Establishment Chelsea gallerist Andrea Rosen decided to shut down her gallery, in part to focus on political activities. The anti-Establishment (or, anyway, far less established) Christopher Stout Gallery in Bushwick, which specialized in “feminist, queer, anti-Establishment, hyperaggressive, mystic and/or joyously sexual” art, rebranded itself the ADO (Art During the Occupation) Project. Awol Erizku, the photographer best known for having taken Beyoncé’s maternity portrait, just announced his “anti-Trump” art show “Make America Great Again,” at which he will sell baseball caps featuring that slogan superimposed on the image of a black panther (“to have something affordable in the show”). And the Public Art Fund in New York commissioned Ai Weiwei for a citywide proposition titled, with pointed irony, “Good Fences Make Good Neighbors.”

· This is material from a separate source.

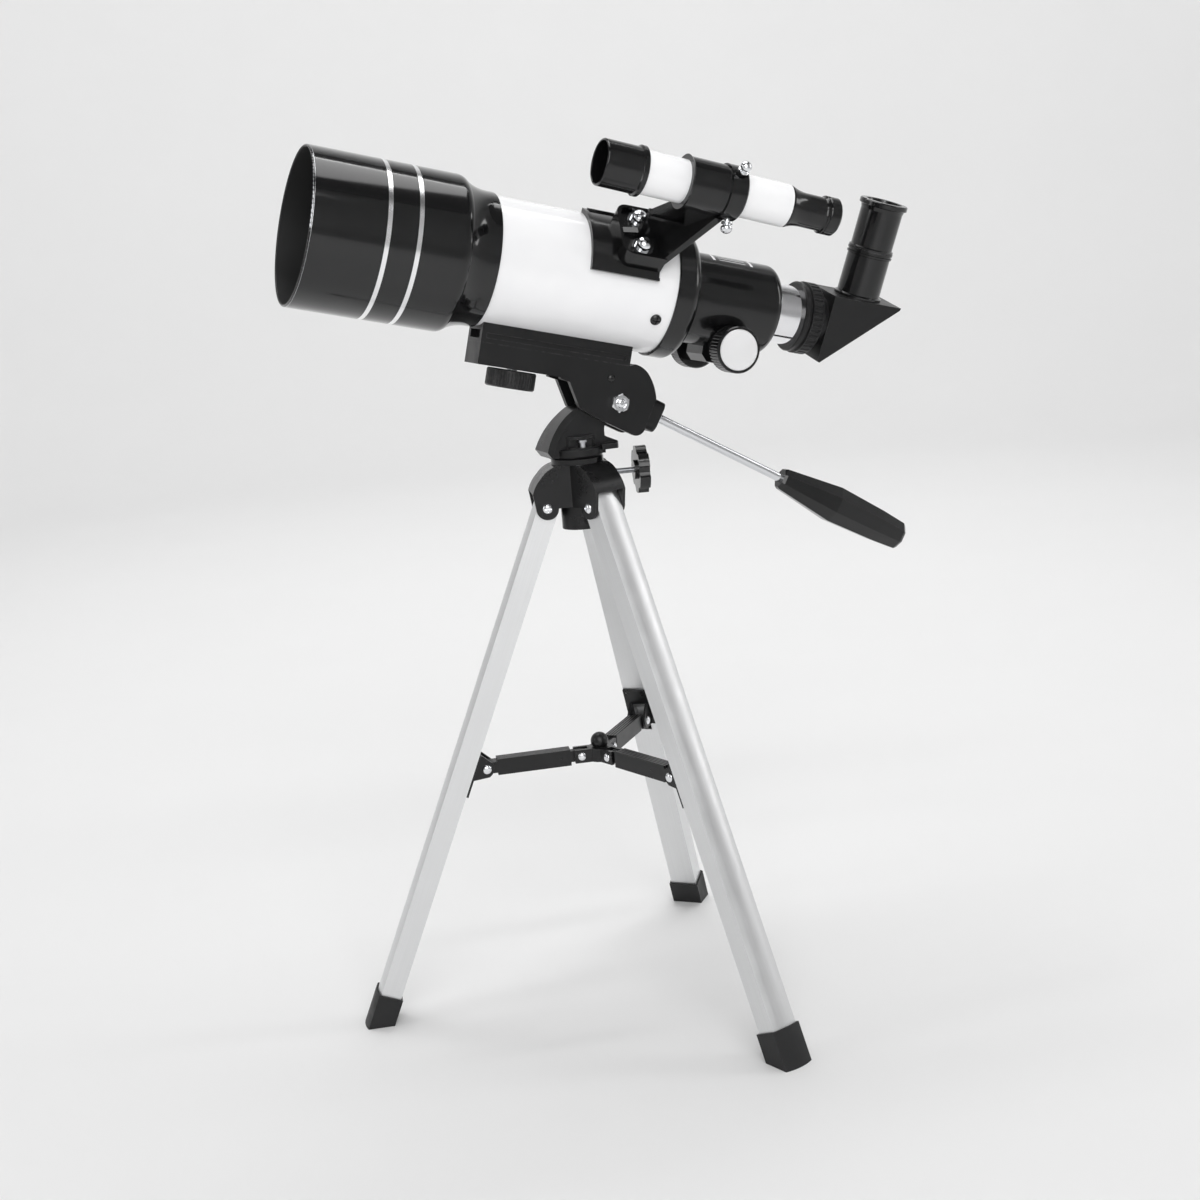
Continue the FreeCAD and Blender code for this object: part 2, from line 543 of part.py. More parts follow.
hood = [(HOOD_FRONT, 45.1), (HOOD_FRONT + 0.4, 45.8, "mid"), (HOOD_FRONT + 1.2, HOOD_R), (-75.5, HOOD_R)]
hood += [(-72.6, 45.5, "mid"), (-70.4, 44.0), (-63.8, 40.9, "mid"), (-56.5, 39.7), (-52.0, 39.6)]
hood += [(-52.0, TUBE_R), (TUBE_FRONT, TUBE_R), (TUBE_FRONT, 36.9), (-61.4, 36.9)]
hood += [(-67.6, 40.8, "mid"), (-73.2, 44.4), (HOOD_FRONT + 1.2, 44.4), (HOOD_FRONT + 0.3, 44.55, "mid")]
save("hood", lathe_x(hood), TUBE)

lens_half = APERTURE / 2
cell = [(-59.8, 33.4), (-59.8, CELL_R), (-43.0, CELL_R), (-43.0, 33.4), (-48.0, 33.4)]
cell += [(-48.0, lens_half), (-54.0, lens_half), (-54.0, 33.4)]
save("objective_cell", lathe_x(cell), TUBE)
front_glass = [(-57.6, 0), (-57.6, POLE), (-56.7, 17.0, "mid"), (-54.0, 33.3)]
front_glass += [(-54.0, lens_half), (-48.0, lens_half), (-48.0, 33.3), (-46.7, 17.0, "mid"), (-46.3,
    POLE), (-46.3, 0)]
save("objective_lens", lathe_x(front_glass), TUBE)

# ---------------------------------------------------------------- rear ring and focuser
ring_shape = [(60.0, TUBE_R), (60.0, 39.2), (60.5, 39.6), (70.6, 39.6), (74.2, 37.4, "mid"), (76.2, 32.6)]
ring_shape += [(77.4, 31.4), (77.4, BARREL_R), (70.0, BARREL_R), (70.0, 34.0)]
ring_shape += [(TUBE_REAR, CELL_R), (TUBE_REAR, TUBE_R)]
save("rear_ring", lathe_x(ring_shape), TUBE)

BORE_R = DRAW_R + RUN
barrel = [(70.0, 25.6), (70.0, BARREL_R), (130.6, BARREL_R), (135.0, 26.2, "mid"), (BARREL_END, 22.6)]
barrel += [(BARREL_END, BORE_R), (124.0, BORE_R), (124.0, 25.6), (98.0, 25.6)]
barrel += [(98.0, BORE_R), (88.0, BORE_R), (88.0, 25.6)]
focuser = lathe_x(barrel)
case_side = [(93.5, -22.0), (93.5, -33.0), (97.5, -37.2), (114.5, -37.2), (118.5, -33.0), (118.5, -22.0)]
gear_case = slab_y(case_side, -12, 12)
gear_case = gear_case.fuse(across(8.2, PINION_X, PINION_H, -22.0, 22.0))
gear_case = gear_case.cut(rod(BARREL_R - 1.0, V(60, 0, 0), V(150, 0, 0)))
focuser = focuser.fuse(gear_case)
focuser = focuser.cut(across(7.4, PINION_X, PINION_H, -4.0, 4.0))
focuser = focuser.cut(box(99.5, 112.5, -4.0, 4.0, PINION_H, -20))
focuser = focuser.cut(across(2.5 + RUN, PINION_X, PINION_H, -30, 30))
focuser = focuser.cut(box(60.0, 150.0, -3.5, 3.5, -23.4, -16.0))
save("focuser_body", focuser, TUBE)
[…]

For the first 100 days of the administration, MoMA PS1 has given over a gallery to “For Freedoms,” a collaboration by the artists Hank Willis Thomas and Eric Gottesman for which they set up a super-PAC. The name was inspired by Norman Rockwell’s paintings of Franklin D. Roosevelt’s “Four Freedoms” speech in 1941 and sought to co-opt the image of a simpler age, as Trump had. Last year, the super-PAC put up a billboard in Pearl, Mississippi, with the words MAKE AMERICA GREAT AGAIN superimposed on the famous 1965 photo of civil-rights protesters on the bridge in Selma, Alabama, moments before state troopers unleashed tear gas and beat them with billy clubs.